2. Why are there no sex differences in this study using the MOMS measure of competitiveness for the fastest runners, but there are sex differences using the SOQ? How do the two measures differ?
3. Why did the authors choose to examine sex differences in running, as they state that men are 10% faster than women? What would happen if sex differences were compared for runners of the same speed?
4. The authors report that Benbow and colleagues find that high-performing male math students develop their careers more than their female counterparts. But is this competitiveness?
5. Lines 673-676 don’t make sense. Much research suggests that females behave more competitively with males than with other females. Of course, if females are competing for males, then this is different. Regardless, I don’t understand the sentence that follows, just before the Conclusion.

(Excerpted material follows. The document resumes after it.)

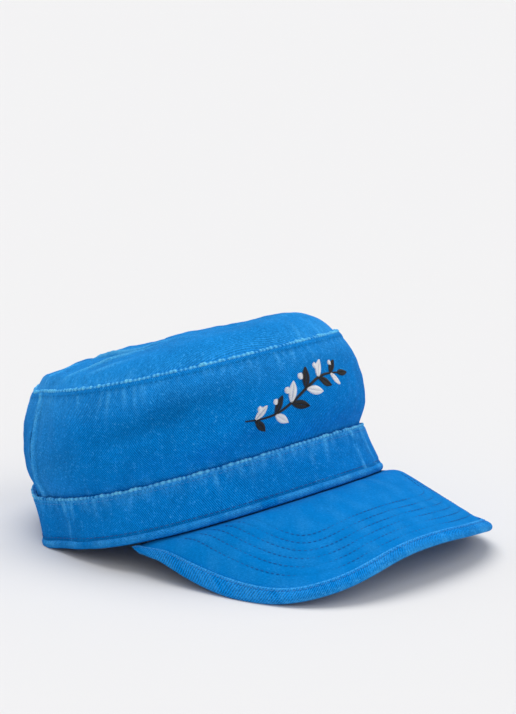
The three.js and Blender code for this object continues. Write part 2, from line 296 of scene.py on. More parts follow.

6. Finally, speculation about the proximate reasons males compete more than females seems unfounded given the lack of data. It would be valuable however if the authors explained the theoretical reason for their interest. From an evolutionary perspective, it seems that females may be more afraid than males to compete overtly, as retaliation is more probable and injury is more detrimental to women’s reproductive success than men’s (Anne Campbell, 1999). It may be that males stand to gain more than females from defeating rivals due to the greater benefits of multiple mates for males (Trivers, 1972). The contribution of the manuscript would be greater if the importance of sex differences in competition for understanding human nature were highlighted. Then, if the authors provided some theoretical explanation for why elite performers should or should not exhibit the same sex differences, the results could be more easily assimilated.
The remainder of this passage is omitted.